Quello del rischio biologico è uno dei fattori di rischio di cui si discute di più negli ultimi anni. Questo in virtù dell’attuale contesto pandemico dovuto al Covid19.
Non che prima del 2020 non ci fosse nessuna regola. Anzi, il Titolo X del D.Lgs 81/08 è dedicato proprio al rischio biologico ed è presente ed in vigore da molti anni ormai. Tuttavia, con l’inizio della pandemia hanno tenuto e tengono tutt’ora banco discussioni più o meno accese legate a criticità emerse in funzione, effettivamente, di una situazione senza precedenti nei tempi recenti.
Il rischio biologico
Il testo unico in materia di salute e sicurezza sul lavoro chiede di valutare questo fattore di rischio in ogni luogo di lavoro. Devono essere quindi prese in esame tutte quelle attività relative alle caratteristiche specifiche del lavoro svolto.

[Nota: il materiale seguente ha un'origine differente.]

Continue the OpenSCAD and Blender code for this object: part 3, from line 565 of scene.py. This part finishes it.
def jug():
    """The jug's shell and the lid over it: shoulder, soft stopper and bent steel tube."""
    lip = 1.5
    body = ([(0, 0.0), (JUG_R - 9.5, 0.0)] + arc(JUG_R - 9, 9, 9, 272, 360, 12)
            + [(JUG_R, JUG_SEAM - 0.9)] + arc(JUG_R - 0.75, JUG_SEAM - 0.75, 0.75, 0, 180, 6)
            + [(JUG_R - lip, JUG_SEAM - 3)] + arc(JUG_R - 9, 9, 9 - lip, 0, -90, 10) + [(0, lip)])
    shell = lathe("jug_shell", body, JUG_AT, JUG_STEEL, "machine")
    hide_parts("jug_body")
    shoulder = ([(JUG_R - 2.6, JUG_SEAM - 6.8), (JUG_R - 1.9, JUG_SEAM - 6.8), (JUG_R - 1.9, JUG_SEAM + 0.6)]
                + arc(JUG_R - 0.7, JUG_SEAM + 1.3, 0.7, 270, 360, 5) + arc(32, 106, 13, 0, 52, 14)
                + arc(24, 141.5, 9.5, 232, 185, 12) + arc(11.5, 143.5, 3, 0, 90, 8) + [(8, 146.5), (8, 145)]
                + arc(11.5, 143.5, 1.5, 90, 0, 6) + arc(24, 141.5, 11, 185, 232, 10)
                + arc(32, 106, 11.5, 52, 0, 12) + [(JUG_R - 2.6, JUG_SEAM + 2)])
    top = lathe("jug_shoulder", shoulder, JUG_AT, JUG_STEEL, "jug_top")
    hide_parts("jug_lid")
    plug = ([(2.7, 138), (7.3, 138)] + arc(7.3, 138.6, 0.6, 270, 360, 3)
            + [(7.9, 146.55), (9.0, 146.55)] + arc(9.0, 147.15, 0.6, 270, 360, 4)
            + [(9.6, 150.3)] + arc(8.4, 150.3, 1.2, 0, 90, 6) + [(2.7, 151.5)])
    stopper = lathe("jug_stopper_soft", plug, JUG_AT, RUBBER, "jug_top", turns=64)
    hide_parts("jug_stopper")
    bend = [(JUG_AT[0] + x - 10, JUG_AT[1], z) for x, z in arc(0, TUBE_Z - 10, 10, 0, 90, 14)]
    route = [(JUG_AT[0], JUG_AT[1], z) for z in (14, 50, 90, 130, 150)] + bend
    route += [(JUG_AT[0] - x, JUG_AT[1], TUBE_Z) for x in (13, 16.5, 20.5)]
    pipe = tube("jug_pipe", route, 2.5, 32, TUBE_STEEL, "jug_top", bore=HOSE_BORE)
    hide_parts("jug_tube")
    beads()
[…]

Più spesso di quanto si pensi infatti, senza nemmeno rendersi conto, è possibile che vi siano esposizioni ad agenti biologici all’ interno della lavorazione svolta. La valutazione del rischio biologico mira proprio a portare avanti questo studio.
Il datore di lavoro è chiamato a valutare il rischio per i lavoratori durante l’attività lavorativa. Ad esempio, se ci si occupa di smaltimento dei rifiuti sarà ragionevole attendersi che vi sarà almeno una parte di lavoratori esposti in modo importante a questo fattore di rischio. Non solo, questo fattore di rischio potrà essere presente anche in tante altre realtà lavorative.
L’esempio “classico” è il settore sanitario. Tuttavia si potrà avere una esposizione anche nel lavoro di ufficio e così via.
Cosa bisogna fare
Insomma, il datore di lavoro è chiamato a vagliare con attenzione tutte le fasi di lavoro ed individuare in queste quelle in cui vi è esposizione a questo fattore di rischio. Dovrà poi chiaramente valutare se sono disponibili efficaci misure di sicurezza per ridurre il più possibile il rischio biologico. Tra queste, un esempio tipico è rappresentato dai dispositivi di protezione individuale.